11 Replies

seems like your husband is just dealing with his own needs.... my husband was very frank with me that my bump is a turn off for him sexually... I cried and he consoled me saying "it's not that I dont love you, I just cant get turned on seeing your bump... and to know that inside your bump is our baby, I am unable to want sex..." I read lots of reddit posts and apparently men are meant to be turned off by pregnant bumps. it's a male's biological way of protecting the pregnancy. so feel better that it's just your husband and majority of men's way to protect the baby... I just let my husband look at other females. I know he just looks to take care of his needs while also taking care of the pregnancy. if it still bothers you, tell him calmly that you feel uncomfortable he looks at other women and how it upsets you that he might not be attracted to you/your body anymore. have a chat and dont start blaming him immediately...

The fact that its making u feel down and uncomfortable means it is something that needs to be addressed. YOUR EMOTIONS matters too and for a fact it matters most now that ure pregnant while having to deal with alot of hormonal changes that is also affecting how u feel. Please dont think that you are big now and thats the reason he doesnt seem to be attracted to you anymore. He made you pregnant so he have to be responsible for every single thing, your pregnancy, the baby, you and everything that matters to you. A happy mum is a happy family afterall. He cant just think for himself and do what he desires just because ure pregnant. Its never a reason. Talk to him about what disturbs you and is of a concern to you. Dont go to bed sad just because you decide to just keep it inside you, like some of the comments over here. You deserve to be heard, mummy. Your emotions matters, especially now.

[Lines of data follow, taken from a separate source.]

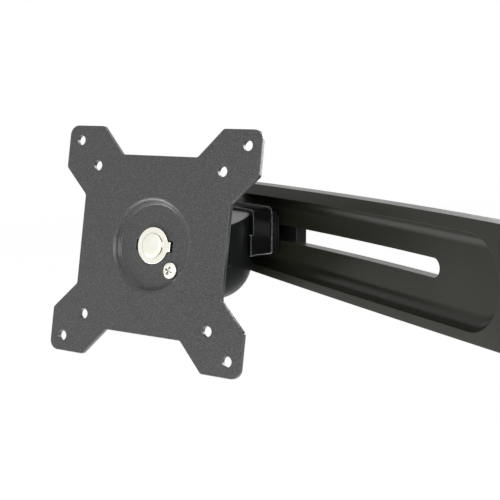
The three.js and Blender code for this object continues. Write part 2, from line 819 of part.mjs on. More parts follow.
addPiece(tiltAxis, 'tilt_bolt', makeTiltBolt(), zinc);
addPiece(tiltAxis, 'tilt_nut', hexNut(tiltHeadAt, tiltHeadAt + tiltNutHeight).rotateY(Math.PI / 2), zinc);
Object.entries({ left: -1, right: 1 }).forEach(([name, side]) => {
  const washer = ring(boltHole, tiltWasherRadius, tiltWasherAt, tiltWasherAt + tiltWasherThick);
  const disc = ring(boltHole, discRadius, hubHalf + gap, hubHalf + gap + discThick);
  addPiece(tiltAxis, `${name}_tilt_washer`, washer.rotateY((side * Math.PI) / 2), zinc);
  addPiece(tiltAxis, `${name}_friction_disc`, disc.rotateY((side * Math.PI) / 2), slidePlastic);
});

// ---------------------------------------------------------------- hub and screen plate
// In this group y is the depth behind the plate's front face.
const screen = new THREE.Group();
screen.rotation.x = -tiltRest;
tiltAxis.add(screen);
const plateSide = new THREE.Group();
plateSide.position.y = -plateAhead;
screen.add(plateSide);

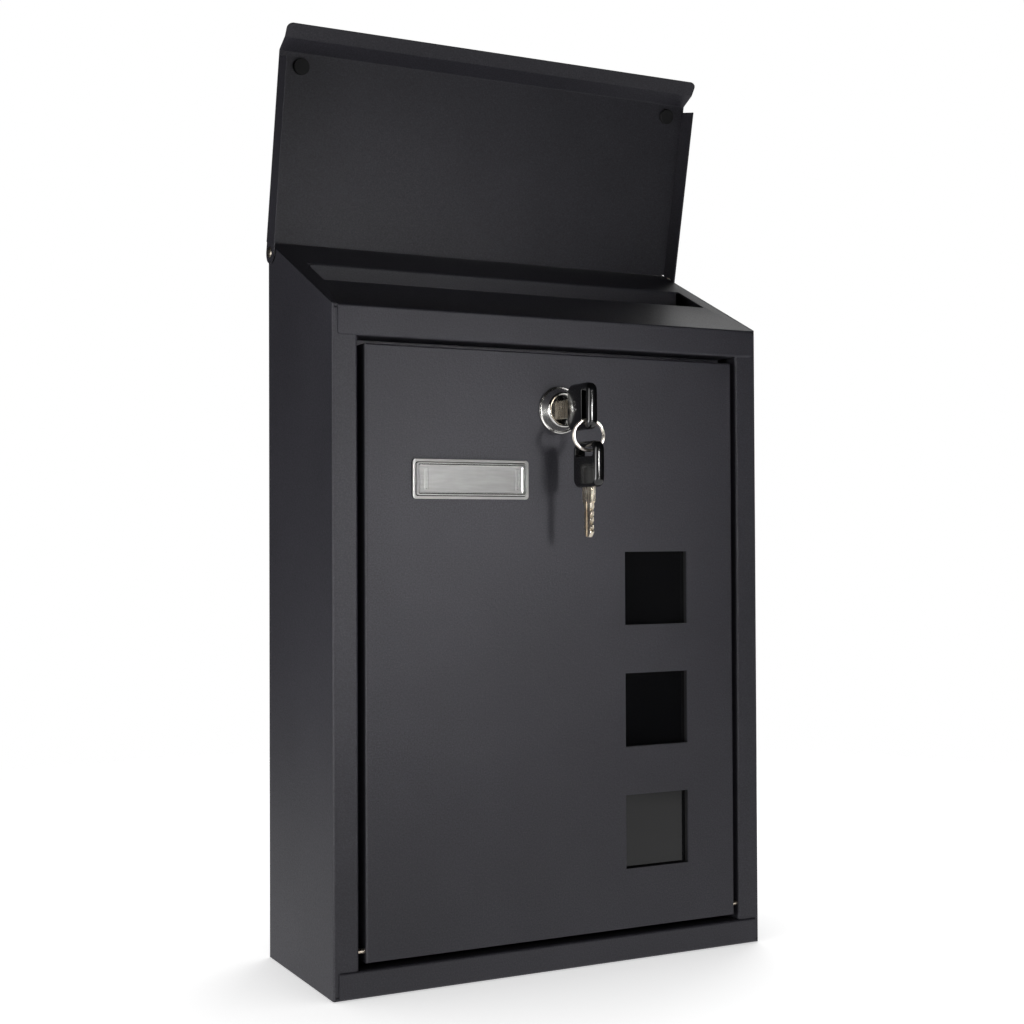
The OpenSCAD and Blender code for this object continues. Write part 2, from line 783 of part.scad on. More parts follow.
// A key drawn with its blade along Z, its width along Y and its tip at -blade_l
module blade_shape()
    difference() {
        rotate([0, -90, 0])
            translate([0, 0, -blade_t / 2])
                linear_extrude(blade_t)
                    polygon([
                        [-blade_l, -tip_h / 2],
                        [-blade_l, tip_h / 2],
                        [-blade_l + tip_l, blade_h / 2],
                        [0, blade_h / 2],
                        [0, collar_h / 2 - collar_corner],
                        [collar_corner, collar_h / 2],
                        [collar_l + tang_l, collar_h / 2],
                        [collar_l + tang_l, -collar_h / 2],
                        [collar_corner, -collar_h / 2],
                        [0, -collar_h / 2 + collar_corner],
                        [0, -blade_h / 2],
                        [-blade_l + tip_l, -blade_h / 2]
                    ]);
        // the bitting, and a groove milled down each face
        for (k = [0:bit_n - 1], sy = [-1, 1])
            translate([0, sy * blade_h / 2, -bit_first - k * wafer_pitch])
                rotate([45, 0, 0])
                    cube([2 * blade_t, bit_depth[k], bit_depth[k]], center = true);
        for (sx = [-1, 1])
            translate([sx * blade_t / 2, groove_w / 2, -blade_l / 2])
                cube([2 * groove_depth, groove_w, blade_l + cut], center = true);
    }

module bow_shape()
    difference() {
        hull()
            for (sy = [-1, 1], z = [bow_corner_r, bow_l - bow_corner_r], sx = [-1, 1])
                translate([sx * (bow_t / 2 - bow_edge_r), sy * (bow_w / 2 - bow_corner_r), collar_l + z])
                    rotate([0, 90, 0])
                        rotate_extrude($fn = 32)
                            translate([bow_corner_r - bow_edge_r, 0])
                                circle(bow_edge_r, $fn = 20);
        // slot for the ring
        translate([0, 0, collar_l + bow_l - eye_edge - eye_w / 2])
            rotate([0, 90, 0])
                translate([0, 0, -bow_t])
                    rounded_plate(eye_w, eye_l, eye_round, 2 * bow_t);
        // pocket for the tang
        translate([0, 0, collar_l + tang_l / 2])
            cube([blade_t + tang_gap, collar_h + tang_gap, tang_l + 2 * tang_gap], center = true);
    }

module in_lock()
    on_lock_axis()
        translate([0, 0, key_s])
            children();
module key_blade() color(BRASS)
    in_lock()
        blade_shape();
module key_bow() color(BLACK)
    in_lock()
        bow_shape();

module split_ring() color(CHROME)
    translate([0, ring_y, ring_z])
        rotate([90, 0, ring_turn])
            rotate_extrude()
                translate([ring_r, 0])
                    circle(ring_wire_r);

module on_ring()
    translate([0, ring_y, spare_top_z - collar_l - bow_l])
        children();
module spare_key_blade() color(BRASS)
    on_ring()
        blade_shape();
module spare_key_bow() color(BLACK)
    on_ring()
        bow_shape();

// Children drawn as the closed lid in the roof's plane are turned open about the pivot
module opened()
    translate([0, lid_pin_y, lid_pin_z])
        rotate([-lid_open, 0, 0])
            translate([0, -lid_pin_y, -lid_pin_z])
                children();

module lid_panel() color(POWDER)
    opened()
        on_roof()
            difference() {
                union() {
                    lid_sheet();
                    both_sides()
                        translate([lid_half_w - sheet_t, 0, 0])
                            rotate([90, 0, 90])
                                linear_extrude(sheet_t)
                                    lid_arm();
                }
                translate([0, lid_pin_s, lid_pin_n])
                    pin_x(-body_w, body_w, lid_pin_d / 2 + run_gap);
            }

// The lid's panel and lip, one folded sheet with rounded lip corners
module lid_sheet() {
    n = lid_n + half_t;
    bend = [lid_bend_s, n];
    knee = bend + turned(lip_drop, lip_drop_turn);
    edge = knee + turned(lip_flare, lip_flare_turn);
    relief_s = lid_bend_s + relief_l;
    difference() {
        rotate([90, 0, 90])
            translate([0, 0, -lid_half_w])
                linear_extrude(2 * lid_half_w)
                    polygon(sheet_outline(
                        rounded_path([[lid_pin_s - lid_heel, n], bend, knee, edge], lid_bend_r), sheet_t));
        both_sides()
            translate([lid_half_w, knee[0], knee[1]])
                rotate([lip_flare_turn, 0, 0])
                    difference() {
                        box([-lip_corner_r, -lip_flare - cut, -cut - sheet_t],
                            [cut, -lip_flare + lip_corner_r, cut + sheet_t]);
                        translate([-lip_corner_r, -lip_flare + lip_corner_r, -2 * cut])
                            cylinder(h = 4 * cut, r = lip_corner_r);
                    }
    }
}

// One side flange of the lid with its pivot arm
module lid_arm()
    difference() {
        union() {
            translate([lid_bend_s + relief_l, lid_n - lid_flange_h])
                square([lid_l - relief_l, lid_flange_h + sheet_t]);
            translate([lid_pin_s, lid_pin_n])
                circle(arm_end_r);
        }
        // the arm steps down behind the panel
        translate([lid_pin_s - lid_heel, lid_pin_n + arm_end_r])
            square([2 * lid_heel + arm_end_r, lid_flange_h]);
    }

module lid_bumpers() color(BLACK)
    opened()
        on_roof()
            for (sx = [-1, 1])
                translate([sx * bumper_x, lid_bend_s + bumper_from_lip, lid_n - bumper_t])
                    cylinder(h = bumper_t, r = bumper_r);

casing_wrap();
roof_panel();
floor_panel();
lid_pivot_pins();
lid_pivot_washers();
door_pivot_pins();
door_panel();
pane_gasket();
window_pane();
pane_studs();
pane_push_nuts();
nameplate_window();
nameplate_card();
lock_housing();
lock_star_washer();
lock_nut();
lock_plug();
lock_wafers();
lock_cam();
cam_washer();
cam_screw();
key_blade();
key_bow();
split_ring();
spare_key_blade();
spare_key_bow();
lid_panel();
lid_bumpers();
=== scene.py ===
import json
from math import cos, pi, radians, sin

import bmesh
import bpy
from mathutils import Matrix, Vector


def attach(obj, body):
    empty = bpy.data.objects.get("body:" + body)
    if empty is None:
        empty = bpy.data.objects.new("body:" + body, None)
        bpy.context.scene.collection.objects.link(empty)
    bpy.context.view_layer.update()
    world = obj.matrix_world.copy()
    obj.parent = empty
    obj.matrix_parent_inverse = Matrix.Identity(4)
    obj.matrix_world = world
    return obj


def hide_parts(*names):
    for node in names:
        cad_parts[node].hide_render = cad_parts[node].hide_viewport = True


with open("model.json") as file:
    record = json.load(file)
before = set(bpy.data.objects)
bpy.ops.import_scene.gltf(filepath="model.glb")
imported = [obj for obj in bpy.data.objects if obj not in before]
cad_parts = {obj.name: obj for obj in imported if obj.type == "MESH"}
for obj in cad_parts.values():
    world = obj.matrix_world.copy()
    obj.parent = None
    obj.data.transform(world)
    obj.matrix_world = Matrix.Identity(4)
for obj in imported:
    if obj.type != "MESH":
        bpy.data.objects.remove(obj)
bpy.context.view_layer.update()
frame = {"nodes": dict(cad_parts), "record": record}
nodes = frame["nodes"]
MM = 0.001
scene = bpy.context.scene
scene.view_settings.view_transform = "Standard"


def box_mm(node):
    """The centre and the size of a CAD node's box, in mm."""
    points = [v.co / MM for v in nodes[node].data.vertices]
    low, high = (Vector([pick(p[i] for p in points) for i in range(3)]) for pick in (min, max))
    return (low + high) / 2, high - low


DOOR_AT, DOOR_SIZE = box_mm("door_panel")
FRONT_Y = round(DOOR_AT.y - DOOR_SIZE.y / 2, 3)


# ---------------------------------------------------------------- camera
LENS_MM = 56.22
YAW, PITCH, ROLL = radians(27.109), radians(0.945), radians(-0.2415)
CAM_AT = Vector((-0.36063, -0.69966, 0.20113))

forward = Vector((sin(YAW) * cos(PITCH), cos(YAW) * cos(PITCH), sin(PITCH)))
level = Vector((cos(YAW), -sin(YAW), 0))
upright = level.cross(forward)
right = level * cos(ROLL) + upright * sin(ROLL)
up = upright * cos(ROLL) - level * sin(ROLL)
camera_data = bpy.data.cameras.new("camera")
camera_data.lens = LENS_MM
camera_data.sensor_width = 36
camera_data.clip_start = 0.01
camera = bpy.data.objects.new("camera", camera_data)
scene.collection.objects.link(camera)
turn = Matrix((right, up, -forward)).transposed()
camera.matrix_world = Matrix.Translation(CAM_AT) @ turn.to_4x4()
scene.camera = camera


# ---------------------------------------------------------------- materials
class Paint:
    """A node-based material with a few shorthands for its texture nodes."""

    def __init__(self, name, **sockets):
        self.mat = bpy.data.materials.new(name)
        self.mat.use_nodes = True
        self.tree = self.mat.node_tree
        self.tree.nodes.clear()
        self.out = self.tree.nodes.new("ShaderNodeOutputMaterial")
        self.shader = self.tree.nodes.new("ShaderNodeBsdfPrincipled")
        self.tree.links.new(self.shader.outputs[0], self.out.inputs["Surface"])
        self.coord = self.tree.nodes.new("ShaderNodeTexCoord").outputs["Object"]
        for key, value in sockets.items():
            self.shader.inputs[key.replace("_", " ")].default_value = value

    def link(self, a, b):
        self.tree.links.new(a, b)

    def stretched(self, scale, turned=(0, 0, 0)):
        node = self.tree.nodes.new("ShaderNodeMapping")
        node.inputs["Scale"].default_value = scale
        node.inputs["Rotation"].default_value = turned
        self.link(self.coord, node.inputs["Vector"])
        return node.outputs[0]

    def noise(self, scale, detail=3.0, rough=0.55, vector=None):
        node = self.tree.nodes.new("ShaderNodeTexNoise")
        node.inputs["Scale"].default_value = scale
        node.inputs["Detail"].default_value = detail
        node.inputs["Roughness"].default_value = rough
        self.link(vector or self.coord, node.inputs["Vector"])
        return node.outputs["Fac"]

    def cells(self, scale, feature="F1", out="Distance", vector=None):
        node = self.tree.nodes.new("ShaderNodeTexVoronoi")
        node.feature = feature
        node.inputs["Scale"].default_value = scale
        self.link(vector or self.coord, node.inputs["Vector"])
        return node.outputs[out]

    def mapped(self, value, low, high, to_low, to_high):
        node = self.tree.nodes.new("ShaderNodeMapRange")
        self.link(value, node.inputs["Value"])
        for key, number in (("From Min", low), ("From Max", high), ("To Min", to_low), ("To Max", to_high)):
            node.inputs[key].default_value = number
        return node.outputs["Result"]

    def math(self, op, a, b):
        node = self.tree.nodes.new("ShaderNodeMath")
        node.operation = op
        for socket, x in zip(node.inputs, (a, b)):
            if isinstance(x, (int, float)):
                socket.default_value = x
            else:
                self.link(x, socket)
        return node.outputs[0]

    def colours(self, value, *stops):
        node = self.tree.nodes.new("ShaderNodeValToRGB")
        ramp = node.color_ramp
        while len(ramp.elements) < len(stops):
            ramp.elements.new(0.5)
        for element, (at, rgb) in zip(ramp.elements, stops):
            element.position = at
            element.color = (*rgb, 1)
        self.link(value, node.inputs["Fac"])
        return node.outputs["Color"]

    def bump(self, value, depth, strength=1.0, after=None):
        node = self.tree.nodes.new("ShaderNodeBump")
        node.inputs["Distance"].default_value = depth
        node.inputs["Strength"].default_value = strength
        self.link(value, node.inputs["Height"])
        if after is not None:
            self.link(after, node.inputs["Normal"])
        return node.outputs["Normal"]

    def to(self, socket, value):
        self.link(value, self.shader.inputs[socket])
        return self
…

Such immature and disrespectful behaviours. I totally disagree with the other comment that tells you to suck it up. Obviously this is affecting you and hence, the relationships between you and your husband. 🙄 You’re entitled to voice out things that are making you feel uncomfortable, even if you’re not pregnant. It’s sickening to know that he refollows those that you had deleted. You should talk to him when the time is good. Go soft or stern is up to you cause you know him best.

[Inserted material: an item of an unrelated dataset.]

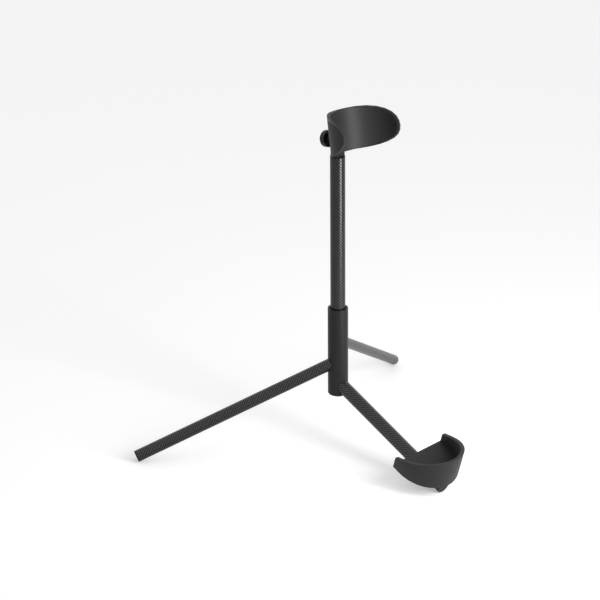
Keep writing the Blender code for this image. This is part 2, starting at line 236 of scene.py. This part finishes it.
def grained(name, group, colour, roughness, grain, depth):
    """A moulded or leather surface with a fine irregular grain."""
    made, tree, shader = material(name, colour, roughness)
    bump = tree.nodes.new("ShaderNodeBump")
    bump.inputs["Strength"].default_value = GRAIN_STRENGTH
    bump.inputs["Distance"].default_value = depth
    height = place_group(tree, group, object_coordinates(tree), 1 / grain)
    tree.links.new(height, bump.inputs["Height"])
    tree.links.new(bump.outputs["Normal"], shader.inputs["Normal"])
    return made


def carbon(node, diameter, axis, twill):
    """Clear-coated carbon weave that follows one tube's own axis."""
    made, tree, shader = material(node + "_weave", WEFT_COLOUR, CARBON_ROUGHNESS)
    low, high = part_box(node)
    upright = tree.nodes.new("ShaderNodeMapping")
    upright.vector_type = "TEXTURE"
    upright.inputs["Location"].default_value = (Vector(low) + Vector(high)) / 2
    upright.inputs["Rotation"].default_value = Vector((0, 0, 1)).rotation_difference(axis).to_euler()
    tree.links.new(object_coordinates(tree), upright.inputs["Vector"])
    tows = REPEAT * round(pi * diameter / TOW / REPEAT)
    mask = place_group(tree, twill, upright.outputs["Vector"], tows)
    colour = tree.nodes.new("ShaderNodeMix")
    colour.data_type = "RGBA"
    colour.inputs["A"].default_value = (*WEFT_COLOUR, 1)
    colour.inputs["B"].default_value = (*WARP_COLOUR, 1)
    tree.links.new(mask, colour.inputs["Factor"])
    tree.links.new(colour.outputs["Result"], shader.inputs["Base Color"])
    shine = math_node(tree, "MULTIPLY_ADD", mask, WARP_SHINE, WEFT_SHINE)
    tree.links.new(shine, shader.inputs["Specular IOR Level"])
    shader.inputs["Coat Weight"].default_value = COAT_WEIGHT
    shader.inputs["Coat Roughness"].default_value = COAT_ROUGHNESS
    return made


def dress(node, made):
    """Give a CAD node one material."""
    nodes[node].data.materials.clear()
    nodes[node].data.materials.append(made)


def rounded(node, body, width, *materials):
    """Show a copy of a CAD node with its sharp edges rounded, in the node's place.

    The first material covers the piece, and the last one its rounded and cut edges.
    """
    shape = bmesh.new()
    shape.from_mesh(nodes[node].data)
    bmesh.ops.remove_doubles(shape, verts=shape.verts, dist=MERGE)
    bmesh.ops.dissolve_limit(shape, angle_limit=radians(FLAT), verts=shape.verts, edges=shape.edges)
    limit = radians(SHARP)
    sharp = [edge for edge in shape.edges if edge.is_manifold and edge.calc_face_angle() > limit]
    edge_slot = len(materials) - 1
    rim_edges = set(sharp)
    for face in shape.faces:
        rim = face.calc_area() < RIM_AREA and len(rim_edges.intersection(face.edges)) >= RIM_EDGES
        face.material_index = edge_slot if rim else 0
    rounding = bmesh.ops.bevel(shape, geom=sharp, offset=width, segments=ROUNDING_STEPS,
                               profile=ROUND_PROFILE, affect="EDGES", clamp_overlap=True, material=-1)
    for face in rounding["faces"]:
        face.material_index = edge_slot
    mesh = bpy.data.meshes.new(node + "_rounded")
    shape.to_mesh(mesh)
    shape.free()
    for old_shading in ("custom_normal", "sharp_edge"):
        if old_shading in mesh.attributes:
            mesh.attributes.remove(mesh.attributes[old_shading])
    for made in materials:
        mesh.materials.append(made)
    mesh.shade_smooth()
    mesh.set_sharp_from_angle(angle=limit)
    piece = add(node + "_rounded", mesh)
    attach(piece, body)
    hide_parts(node)


def dress_stand():
    """Give every piece its finish, and round those whose edges show."""
    twill = twill_group()
    axes = {joint["name"]: Vector(joint["axis"]) for joint in frame["joints"]}
    for node, (diameter, joint) in TUBES.items():
        dress(node, carbon(node, diameter, axes[joint], twill))

    grain = grain_group()
    satin = grained("black_satin", grain, **SATIN)
    for node in SATIN_NODES:
        dress(node, satin)
    rubber = material("rubber", **RUBBER)[0]
    for node in nodes:
        if node.endswith("_ring"):
            dress(node, rubber)
    steel = material("blackened_steel", **STEEL)[0]
    for node in STEEL_NODES:
        dress(node, steel)
    dress("knob_insert", material("brass", **BRASS)[0])

    rounded("cup", "cup", CUP_ROUNDING, grained("moulded_black", grain, **MOULDED))
    leather = grained("leather", grain, **LEATHER)
    # The band's rounded and cut edges get the light grey painted highlight, not a colour of their own
    painted_edge_highlight = grained("leather_painted_edge_highlight", grain, **PAINTED_EDGE_HIGHLIGHT)
    rounded("cradle_band", "cradle", BAND_ROUNDING, leather, painted_edge_highlight)
    rounded("cradle_lining", "cradle", LINING_ROUNDING, leather)
    rounded("head_block", "mast", BLOCK_ROUNDING, satin)


def make_floor():
    """A floor that looks white to the camera and keeps the stand's shadow."""
    shape = bmesh.new()
    bmesh.ops.create_grid(shape, x_segments=1, y_segments=1, size=FLOOR_SIDE / 2)
    bmesh.ops.translate(shape, verts=shape.verts, vec=(0, 0, FLOOR))
    mesh = bpy.data.meshes.new("floor")
    shape.to_mesh(mesh)
    shape.free()
    made, tree, shader = material("floor_white", FLOOR_COLOUR, FLOOR_ROUGHNESS, specular=FLOOR_SPECULAR)
    shader.inputs["Emission Color"].default_value = WHITE
    path = tree.nodes.new("ShaderNodeLightPath")
    lift = math_node(tree, "MULTIPLY", path.outputs["Is Camera Ray"], FLOOR_LIFT)
    tree.links.new(lift, shader.inputs["Emission Strength"])
    mesh.materials.append(made)
    add("floor", mesh)


def make_world():
    """White to the camera and in reflections, plain fill light otherwise."""
    world = bpy.data.worlds.new("white_room")
    world.use_nodes = True
    tree = world.node_tree
    background = tree.nodes["Background"]
    background.inputs["Color"].default_value = WHITE
    path = tree.nodes.new("ShaderNodeLightPath")
    seen = math_node(tree, "MAXIMUM", path.outputs["Is Camera Ray"], path.outputs["Is Glossy Ray"])
    strength = math_node(tree, "MULTIPLY_ADD", seen, ROOM_LIFT, FILL_LIGHT)
    tree.links.new(strength, background.inputs["Strength"])
    bpy.context.scene.world = world


def make_key_light():
    """A broad sun over the camera's right shoulder."""
    lamp = bpy.data.lights.new("key_sun", "SUN")
    lamp.energy = KEY_STRENGTH
    lamp.angle = radians(KEY_WIDTH)
    turn = radians(CAMERA_AZIMUTH + KEY_AZIMUTH)
    add("key_sun", lamp).rotation_euler = (radians(90 - KEY_ELEVATION), 0, turn)


def make_soft_box():
    """A soft box to the right of the camera that faces the stand."""
    lamp = bpy.data.lights.new("side_box", "AREA")
    lamp.shape = "RECTANGLE"
    lamp.size, lamp.size_y = BOX_SIZE
    lamp.energy = BOX_POWER
    turn = radians(CAMERA_AZIMUTH + BOX_AZIMUTH)
    box = add("side_box", lamp)
    box.location = Matrix.Rotation(turn, 3, "Z") @ Vector((0, -BOX_DISTANCE, FLOOR + BOX_HEIGHT))
    box.rotation_euler = (radians(90), 0, turn)


def make_camera():
    """The photograph's camera."""
    lens = bpy.data.cameras.new("camera")
    lens.sensor_width = SENSOR
    lens.lens = FOCAL_PIXELS / IMAGE_SIDE * SENSOR
    lens.shift_x = (IMAGE_SIDE / 2 - PRINCIPAL_X) / IMAGE_SIDE
    lens.clip_end = CAMERA_REACH
    turn = radians(CAMERA_AZIMUTH)
    place = Vector((CAMERA_ASIDE, -CAMERA_AWAY, CAMERA_ABOVE_FLOOR + FLOOR))
    camera = add("camera", lens)
    camera.location = Matrix.Rotation(turn, 3, "Z") @ place
    camera.rotation_euler = (radians(90 - CAMERA_PITCH), 0, turn)
    bpy.context.scene.camera = camera


dress_stand()
make_floor()
make_world()
make_key_light()
make_soft_box()
make_camera()
bpy.context.scene.view_settings.view_transform = "Standard"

Next time if u see him looking at their feeds, just casually comment “wah who is that pretty girl, then see what is his reaction?” If he tells u more about it then probably it’s nothing more than just following them. If he hides it and brush it off then hmmm. Think every guy is different. like my husband, he don’t even have an instagram account, he is not interested in those so called influencer or celebrities, he only reads about investment, financial stuffs and market news.

Suggest maybe you speak to your hubby about not being intimate first instead of keeping it to yourself.. anyway at 35 weeks preggy he might be afraid to hurt you and baby? As for the social media girls that he’s following.. I guess guys do have interest in seeing pretty girls.. maybe can ask him what interests him to follow them. It might be a particular topic that he’s interested in?

If you catch him looking at girls on his phone then just tell him off like what I did. I just “Wah looking at pretty girls Ah, nice hor?” Then I kept doing it until eventually he stopped. Depends on the character of your hubby though. Some gets very defensive while some will just stop. Trial and error ba.

I think you’re just insecure. My husband also follow other girls. alot of woman also follow pretty influences and admire their beauty. It’s normal for man/woman to want to see pleasing things. So suck it up as long as it doesn’t affect your relationship.

sorry to hear about your husband. I think he is immature, maybe you can have a talk with him and tell him how this baby is so precious. men will be men, some grow up, some don't.

it's happened to me. it's doesn't bother me at all. my priorities is my baby and mental health. it's not that we can't live our lives without them.

For us we can dont b intimate for v long. But at least i dun c him following gers (i tink he only busy scrolling fb nia). I think really need to talk abt it ba.